━━━ INFORMATION GIVEN
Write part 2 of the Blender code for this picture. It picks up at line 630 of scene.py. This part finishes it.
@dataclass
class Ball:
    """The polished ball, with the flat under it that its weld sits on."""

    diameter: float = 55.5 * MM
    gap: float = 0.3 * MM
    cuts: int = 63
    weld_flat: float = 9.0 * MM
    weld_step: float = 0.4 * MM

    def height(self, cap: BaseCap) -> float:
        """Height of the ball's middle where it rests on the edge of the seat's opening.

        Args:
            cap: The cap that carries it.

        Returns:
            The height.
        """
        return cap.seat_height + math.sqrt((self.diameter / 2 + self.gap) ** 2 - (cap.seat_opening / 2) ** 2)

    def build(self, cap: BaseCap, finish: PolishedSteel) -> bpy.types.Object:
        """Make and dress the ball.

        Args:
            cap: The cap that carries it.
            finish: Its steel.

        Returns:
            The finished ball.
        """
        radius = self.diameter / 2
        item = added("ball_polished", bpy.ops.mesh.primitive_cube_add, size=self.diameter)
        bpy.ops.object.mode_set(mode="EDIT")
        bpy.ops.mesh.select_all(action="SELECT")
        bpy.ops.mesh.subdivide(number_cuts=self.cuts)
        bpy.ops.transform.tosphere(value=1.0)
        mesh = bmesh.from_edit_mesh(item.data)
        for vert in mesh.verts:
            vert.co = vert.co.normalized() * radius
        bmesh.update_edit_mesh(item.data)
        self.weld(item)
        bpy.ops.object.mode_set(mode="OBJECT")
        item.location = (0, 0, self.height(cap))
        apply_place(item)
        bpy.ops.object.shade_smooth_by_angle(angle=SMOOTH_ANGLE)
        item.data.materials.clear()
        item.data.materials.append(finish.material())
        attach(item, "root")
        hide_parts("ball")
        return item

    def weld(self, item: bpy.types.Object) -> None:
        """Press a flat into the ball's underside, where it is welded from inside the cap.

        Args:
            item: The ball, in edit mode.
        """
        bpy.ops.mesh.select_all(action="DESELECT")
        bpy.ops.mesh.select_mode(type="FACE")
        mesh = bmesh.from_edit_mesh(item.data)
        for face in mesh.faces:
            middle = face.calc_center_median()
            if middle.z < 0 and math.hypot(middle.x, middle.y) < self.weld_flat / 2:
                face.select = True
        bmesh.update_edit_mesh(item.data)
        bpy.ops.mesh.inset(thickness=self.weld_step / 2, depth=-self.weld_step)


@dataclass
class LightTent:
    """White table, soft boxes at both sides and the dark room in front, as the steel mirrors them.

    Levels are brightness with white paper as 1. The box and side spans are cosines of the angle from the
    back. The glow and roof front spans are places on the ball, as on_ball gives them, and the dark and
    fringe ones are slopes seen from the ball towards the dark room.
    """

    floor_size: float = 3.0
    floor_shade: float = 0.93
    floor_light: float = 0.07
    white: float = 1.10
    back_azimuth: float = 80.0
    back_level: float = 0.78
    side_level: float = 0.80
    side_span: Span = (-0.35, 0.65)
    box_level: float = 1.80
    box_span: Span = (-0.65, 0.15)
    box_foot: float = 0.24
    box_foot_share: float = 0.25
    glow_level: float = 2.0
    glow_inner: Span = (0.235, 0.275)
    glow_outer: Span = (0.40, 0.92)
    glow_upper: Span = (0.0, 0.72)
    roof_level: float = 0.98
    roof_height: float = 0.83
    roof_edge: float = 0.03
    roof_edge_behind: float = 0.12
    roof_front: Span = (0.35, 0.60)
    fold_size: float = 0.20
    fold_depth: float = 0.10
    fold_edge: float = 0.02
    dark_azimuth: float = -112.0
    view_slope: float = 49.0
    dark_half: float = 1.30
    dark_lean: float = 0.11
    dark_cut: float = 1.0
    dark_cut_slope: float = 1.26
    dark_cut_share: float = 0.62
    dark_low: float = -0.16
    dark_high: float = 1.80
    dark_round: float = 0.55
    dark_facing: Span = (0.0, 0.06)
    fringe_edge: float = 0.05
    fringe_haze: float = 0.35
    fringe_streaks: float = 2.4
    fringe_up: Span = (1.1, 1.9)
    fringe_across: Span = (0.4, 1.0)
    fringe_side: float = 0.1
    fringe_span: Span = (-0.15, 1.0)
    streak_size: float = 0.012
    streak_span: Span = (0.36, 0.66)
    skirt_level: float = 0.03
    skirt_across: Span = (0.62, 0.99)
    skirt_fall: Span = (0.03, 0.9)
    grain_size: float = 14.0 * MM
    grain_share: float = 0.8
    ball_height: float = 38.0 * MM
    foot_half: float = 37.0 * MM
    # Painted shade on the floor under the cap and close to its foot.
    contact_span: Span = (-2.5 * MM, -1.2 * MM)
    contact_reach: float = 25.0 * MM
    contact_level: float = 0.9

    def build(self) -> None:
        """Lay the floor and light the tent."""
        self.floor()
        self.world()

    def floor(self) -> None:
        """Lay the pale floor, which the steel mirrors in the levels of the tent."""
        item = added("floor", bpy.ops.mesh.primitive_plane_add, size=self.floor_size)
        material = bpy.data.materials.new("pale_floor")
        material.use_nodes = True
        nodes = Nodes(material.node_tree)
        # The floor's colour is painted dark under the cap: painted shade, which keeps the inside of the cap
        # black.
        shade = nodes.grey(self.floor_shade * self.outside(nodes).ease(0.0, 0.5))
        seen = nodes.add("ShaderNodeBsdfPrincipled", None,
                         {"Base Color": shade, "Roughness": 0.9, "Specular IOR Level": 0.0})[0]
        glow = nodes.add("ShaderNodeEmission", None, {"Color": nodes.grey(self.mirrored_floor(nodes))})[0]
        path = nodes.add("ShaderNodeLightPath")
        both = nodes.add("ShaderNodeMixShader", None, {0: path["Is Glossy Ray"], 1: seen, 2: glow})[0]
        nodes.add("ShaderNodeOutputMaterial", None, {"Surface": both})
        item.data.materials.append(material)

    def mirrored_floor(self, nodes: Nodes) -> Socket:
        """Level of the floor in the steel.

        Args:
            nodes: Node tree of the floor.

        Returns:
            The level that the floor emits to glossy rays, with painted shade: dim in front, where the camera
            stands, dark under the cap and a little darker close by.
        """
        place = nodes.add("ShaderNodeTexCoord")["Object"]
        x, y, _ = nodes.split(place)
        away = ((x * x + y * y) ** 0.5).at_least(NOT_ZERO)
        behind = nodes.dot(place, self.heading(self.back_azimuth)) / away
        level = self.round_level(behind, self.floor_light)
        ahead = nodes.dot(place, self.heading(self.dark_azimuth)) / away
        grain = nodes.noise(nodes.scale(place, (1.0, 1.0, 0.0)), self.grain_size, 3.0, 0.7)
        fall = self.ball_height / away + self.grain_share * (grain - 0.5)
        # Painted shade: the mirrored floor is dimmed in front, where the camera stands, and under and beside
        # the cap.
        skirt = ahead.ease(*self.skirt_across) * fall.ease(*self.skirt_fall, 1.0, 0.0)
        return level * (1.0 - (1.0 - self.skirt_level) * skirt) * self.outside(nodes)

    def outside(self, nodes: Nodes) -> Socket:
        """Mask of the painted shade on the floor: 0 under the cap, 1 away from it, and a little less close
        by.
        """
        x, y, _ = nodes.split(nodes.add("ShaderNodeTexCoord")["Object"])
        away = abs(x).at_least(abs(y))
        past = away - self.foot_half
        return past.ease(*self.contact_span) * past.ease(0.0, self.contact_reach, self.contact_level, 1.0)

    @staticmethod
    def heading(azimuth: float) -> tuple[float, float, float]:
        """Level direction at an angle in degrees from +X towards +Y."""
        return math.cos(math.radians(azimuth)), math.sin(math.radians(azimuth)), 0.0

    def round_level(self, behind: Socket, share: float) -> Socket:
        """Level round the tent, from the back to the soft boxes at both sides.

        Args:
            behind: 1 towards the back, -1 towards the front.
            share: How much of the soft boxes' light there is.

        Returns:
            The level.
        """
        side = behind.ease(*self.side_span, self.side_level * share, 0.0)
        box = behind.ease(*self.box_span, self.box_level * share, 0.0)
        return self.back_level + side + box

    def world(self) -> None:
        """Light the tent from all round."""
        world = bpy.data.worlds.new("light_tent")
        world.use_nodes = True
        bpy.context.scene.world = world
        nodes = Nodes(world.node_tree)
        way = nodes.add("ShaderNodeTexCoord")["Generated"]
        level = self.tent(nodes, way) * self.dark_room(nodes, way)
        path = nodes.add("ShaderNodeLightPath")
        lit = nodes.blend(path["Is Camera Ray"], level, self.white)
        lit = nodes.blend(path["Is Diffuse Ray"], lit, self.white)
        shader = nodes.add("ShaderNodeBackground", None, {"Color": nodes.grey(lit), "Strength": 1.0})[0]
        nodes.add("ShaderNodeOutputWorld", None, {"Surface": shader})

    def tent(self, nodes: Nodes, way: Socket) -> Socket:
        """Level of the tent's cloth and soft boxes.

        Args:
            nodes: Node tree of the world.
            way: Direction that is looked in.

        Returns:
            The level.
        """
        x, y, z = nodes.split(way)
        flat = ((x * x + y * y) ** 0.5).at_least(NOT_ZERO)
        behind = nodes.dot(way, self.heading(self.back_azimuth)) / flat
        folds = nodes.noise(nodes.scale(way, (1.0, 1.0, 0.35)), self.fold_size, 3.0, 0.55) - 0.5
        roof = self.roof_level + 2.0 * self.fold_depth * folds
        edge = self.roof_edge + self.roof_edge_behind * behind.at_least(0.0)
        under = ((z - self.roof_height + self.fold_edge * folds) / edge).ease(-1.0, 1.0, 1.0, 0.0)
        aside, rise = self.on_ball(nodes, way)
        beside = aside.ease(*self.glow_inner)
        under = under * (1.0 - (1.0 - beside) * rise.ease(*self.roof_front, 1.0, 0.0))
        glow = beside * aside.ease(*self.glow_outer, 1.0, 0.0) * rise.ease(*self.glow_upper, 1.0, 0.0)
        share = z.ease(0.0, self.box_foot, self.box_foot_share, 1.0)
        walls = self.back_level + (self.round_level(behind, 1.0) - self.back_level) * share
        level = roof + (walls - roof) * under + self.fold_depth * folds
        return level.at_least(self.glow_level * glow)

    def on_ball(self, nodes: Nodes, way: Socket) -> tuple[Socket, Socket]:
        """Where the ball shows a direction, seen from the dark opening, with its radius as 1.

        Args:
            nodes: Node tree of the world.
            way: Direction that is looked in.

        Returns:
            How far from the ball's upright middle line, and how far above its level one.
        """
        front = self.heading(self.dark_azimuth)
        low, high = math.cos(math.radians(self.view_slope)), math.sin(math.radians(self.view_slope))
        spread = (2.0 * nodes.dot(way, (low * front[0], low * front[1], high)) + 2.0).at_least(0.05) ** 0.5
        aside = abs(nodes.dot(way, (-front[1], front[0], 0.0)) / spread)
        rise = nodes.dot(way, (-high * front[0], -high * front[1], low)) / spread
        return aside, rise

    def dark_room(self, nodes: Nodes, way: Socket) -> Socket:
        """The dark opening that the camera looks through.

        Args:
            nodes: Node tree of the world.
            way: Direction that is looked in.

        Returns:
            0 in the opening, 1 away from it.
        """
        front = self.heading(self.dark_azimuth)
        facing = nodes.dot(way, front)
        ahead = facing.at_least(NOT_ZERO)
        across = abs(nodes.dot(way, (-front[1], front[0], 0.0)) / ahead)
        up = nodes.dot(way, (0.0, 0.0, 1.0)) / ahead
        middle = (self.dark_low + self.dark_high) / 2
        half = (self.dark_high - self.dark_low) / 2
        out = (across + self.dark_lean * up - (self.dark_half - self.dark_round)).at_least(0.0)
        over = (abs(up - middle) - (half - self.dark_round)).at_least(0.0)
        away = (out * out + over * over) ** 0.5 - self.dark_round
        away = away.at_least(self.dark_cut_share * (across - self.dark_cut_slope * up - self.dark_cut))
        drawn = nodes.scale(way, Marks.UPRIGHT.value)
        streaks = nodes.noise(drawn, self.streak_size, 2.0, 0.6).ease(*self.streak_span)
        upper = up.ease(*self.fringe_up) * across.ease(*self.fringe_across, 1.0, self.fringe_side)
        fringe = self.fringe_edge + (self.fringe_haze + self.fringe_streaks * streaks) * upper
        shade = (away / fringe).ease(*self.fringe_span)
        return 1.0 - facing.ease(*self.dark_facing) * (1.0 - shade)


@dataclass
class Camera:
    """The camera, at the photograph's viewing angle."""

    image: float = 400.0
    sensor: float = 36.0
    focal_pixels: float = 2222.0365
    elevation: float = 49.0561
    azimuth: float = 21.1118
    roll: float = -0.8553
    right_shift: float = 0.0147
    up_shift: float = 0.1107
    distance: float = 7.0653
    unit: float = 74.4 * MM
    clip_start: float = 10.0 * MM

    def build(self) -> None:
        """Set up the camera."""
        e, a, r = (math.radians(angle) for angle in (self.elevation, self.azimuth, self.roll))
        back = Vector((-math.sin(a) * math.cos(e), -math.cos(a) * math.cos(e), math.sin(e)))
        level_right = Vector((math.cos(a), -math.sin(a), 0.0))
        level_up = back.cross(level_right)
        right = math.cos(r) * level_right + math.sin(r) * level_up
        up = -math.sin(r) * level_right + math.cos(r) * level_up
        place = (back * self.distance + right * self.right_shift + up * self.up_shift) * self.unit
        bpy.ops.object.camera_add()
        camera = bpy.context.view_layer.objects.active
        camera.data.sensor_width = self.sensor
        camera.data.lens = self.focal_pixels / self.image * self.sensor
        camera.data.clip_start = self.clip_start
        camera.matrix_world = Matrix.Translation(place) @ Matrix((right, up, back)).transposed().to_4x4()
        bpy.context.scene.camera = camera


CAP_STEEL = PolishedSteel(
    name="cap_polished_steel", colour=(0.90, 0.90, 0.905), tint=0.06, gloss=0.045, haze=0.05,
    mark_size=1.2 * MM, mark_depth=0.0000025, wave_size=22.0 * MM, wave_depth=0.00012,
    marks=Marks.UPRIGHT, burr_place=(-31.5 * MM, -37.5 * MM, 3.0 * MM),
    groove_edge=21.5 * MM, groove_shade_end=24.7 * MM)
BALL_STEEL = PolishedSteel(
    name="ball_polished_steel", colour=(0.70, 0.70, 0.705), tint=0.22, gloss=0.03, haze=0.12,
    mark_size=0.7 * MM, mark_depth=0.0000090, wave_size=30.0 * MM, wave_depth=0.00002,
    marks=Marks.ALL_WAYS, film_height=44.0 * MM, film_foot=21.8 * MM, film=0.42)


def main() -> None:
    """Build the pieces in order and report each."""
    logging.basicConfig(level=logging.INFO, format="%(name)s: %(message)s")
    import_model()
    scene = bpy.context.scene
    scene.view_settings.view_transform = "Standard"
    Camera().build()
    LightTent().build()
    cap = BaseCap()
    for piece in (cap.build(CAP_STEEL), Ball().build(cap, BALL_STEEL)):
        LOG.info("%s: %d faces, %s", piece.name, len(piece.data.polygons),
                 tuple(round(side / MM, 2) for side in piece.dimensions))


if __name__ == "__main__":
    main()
━━━━━━
━━━ INFORMATION GIVEN
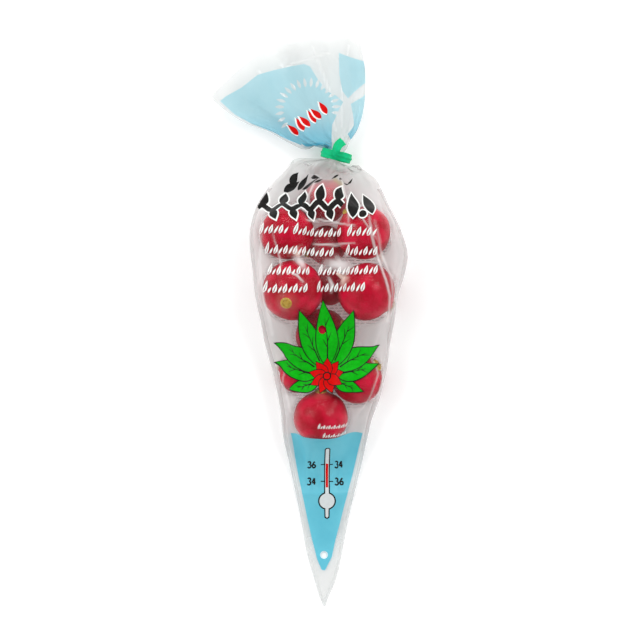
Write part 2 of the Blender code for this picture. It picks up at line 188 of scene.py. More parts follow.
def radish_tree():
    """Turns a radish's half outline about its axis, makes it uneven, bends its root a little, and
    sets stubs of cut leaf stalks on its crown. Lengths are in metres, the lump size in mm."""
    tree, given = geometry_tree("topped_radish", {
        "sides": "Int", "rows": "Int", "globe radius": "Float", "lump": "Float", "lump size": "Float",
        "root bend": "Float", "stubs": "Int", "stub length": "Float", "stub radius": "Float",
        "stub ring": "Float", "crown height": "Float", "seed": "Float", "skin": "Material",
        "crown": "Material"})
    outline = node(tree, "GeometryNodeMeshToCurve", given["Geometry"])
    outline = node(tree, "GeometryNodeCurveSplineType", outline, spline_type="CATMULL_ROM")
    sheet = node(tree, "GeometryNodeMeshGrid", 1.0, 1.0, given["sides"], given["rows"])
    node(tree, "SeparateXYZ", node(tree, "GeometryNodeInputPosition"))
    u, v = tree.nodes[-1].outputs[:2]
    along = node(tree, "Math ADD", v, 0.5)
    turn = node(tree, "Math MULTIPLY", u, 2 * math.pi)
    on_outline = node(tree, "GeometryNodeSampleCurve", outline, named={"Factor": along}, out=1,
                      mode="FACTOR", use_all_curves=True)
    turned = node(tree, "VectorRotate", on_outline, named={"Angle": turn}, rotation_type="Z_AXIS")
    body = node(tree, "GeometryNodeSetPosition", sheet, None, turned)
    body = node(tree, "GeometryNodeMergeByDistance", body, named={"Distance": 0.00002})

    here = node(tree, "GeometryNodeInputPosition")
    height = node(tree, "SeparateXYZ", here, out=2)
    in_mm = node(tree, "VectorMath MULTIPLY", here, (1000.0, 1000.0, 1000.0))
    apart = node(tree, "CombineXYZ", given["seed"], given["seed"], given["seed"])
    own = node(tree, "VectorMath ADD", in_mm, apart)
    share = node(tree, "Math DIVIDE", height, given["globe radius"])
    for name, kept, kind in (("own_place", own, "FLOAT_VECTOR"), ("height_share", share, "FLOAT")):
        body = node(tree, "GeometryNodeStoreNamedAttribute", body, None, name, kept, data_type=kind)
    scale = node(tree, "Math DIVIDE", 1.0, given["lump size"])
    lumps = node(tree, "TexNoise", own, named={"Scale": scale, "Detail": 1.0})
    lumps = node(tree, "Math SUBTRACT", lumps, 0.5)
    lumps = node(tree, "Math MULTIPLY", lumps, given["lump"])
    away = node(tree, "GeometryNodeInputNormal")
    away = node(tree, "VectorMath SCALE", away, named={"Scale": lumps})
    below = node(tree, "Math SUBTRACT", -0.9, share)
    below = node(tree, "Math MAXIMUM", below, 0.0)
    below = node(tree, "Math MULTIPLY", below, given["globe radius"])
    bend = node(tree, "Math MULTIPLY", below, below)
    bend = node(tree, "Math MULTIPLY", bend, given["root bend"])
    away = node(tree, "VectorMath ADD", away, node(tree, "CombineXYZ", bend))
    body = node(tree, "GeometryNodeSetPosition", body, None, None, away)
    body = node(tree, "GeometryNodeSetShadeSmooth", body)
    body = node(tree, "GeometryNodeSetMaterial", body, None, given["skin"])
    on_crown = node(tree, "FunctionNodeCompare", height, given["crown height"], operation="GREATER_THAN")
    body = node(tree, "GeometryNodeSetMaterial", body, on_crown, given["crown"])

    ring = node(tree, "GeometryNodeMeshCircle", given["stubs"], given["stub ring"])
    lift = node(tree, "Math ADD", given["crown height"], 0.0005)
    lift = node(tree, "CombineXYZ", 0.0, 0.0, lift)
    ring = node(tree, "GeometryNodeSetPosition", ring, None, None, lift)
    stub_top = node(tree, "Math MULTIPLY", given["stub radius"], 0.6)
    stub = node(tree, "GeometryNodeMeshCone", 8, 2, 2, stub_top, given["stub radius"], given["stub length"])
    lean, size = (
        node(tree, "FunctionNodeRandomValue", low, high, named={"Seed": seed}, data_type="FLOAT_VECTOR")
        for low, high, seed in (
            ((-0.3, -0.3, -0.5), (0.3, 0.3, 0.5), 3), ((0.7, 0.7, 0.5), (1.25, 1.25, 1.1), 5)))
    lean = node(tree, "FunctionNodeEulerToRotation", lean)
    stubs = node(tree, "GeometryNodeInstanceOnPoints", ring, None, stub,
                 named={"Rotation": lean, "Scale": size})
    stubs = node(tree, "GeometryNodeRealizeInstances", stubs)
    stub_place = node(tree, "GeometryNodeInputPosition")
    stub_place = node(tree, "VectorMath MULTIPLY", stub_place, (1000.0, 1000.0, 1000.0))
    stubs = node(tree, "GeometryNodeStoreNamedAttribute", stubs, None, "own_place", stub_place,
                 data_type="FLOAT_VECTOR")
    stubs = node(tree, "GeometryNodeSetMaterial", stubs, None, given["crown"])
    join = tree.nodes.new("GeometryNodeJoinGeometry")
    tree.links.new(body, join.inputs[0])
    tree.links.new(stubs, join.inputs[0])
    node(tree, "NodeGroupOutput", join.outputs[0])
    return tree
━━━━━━
THE TASK: Repeat word for word the stretch of lines from the one with "part finishes it." down to the one with "dress the ball.", both included.

TASK OUTPUT:
Write part 2 of the Blender code for this picture. It picks up at line 630 of scene.py. This part finishes it.
@dataclass
class Ball:
    """The polished ball, with the flat under it that its weld sits on."""

    diameter: float = 55.5 * MM
    gap: float = 0.3 * MM
    cuts: int = 63
    weld_flat: float = 9.0 * MM
    weld_step: float = 0.4 * MM

    def height(self, cap: BaseCap) -> float:
        """Height of the ball's middle where it rests on the edge of the seat's opening.

        Args:
            cap: The cap that carries it.

        Returns:
            The height.
        """
        return cap.seat_height + math.sqrt((self.diameter / 2 + self.gap) ** 2 - (cap.seat_opening / 2) ** 2)

    def build(self, cap: BaseCap, finish: PolishedSteel) -> bpy.types.Object:
        """Make and dress the ball.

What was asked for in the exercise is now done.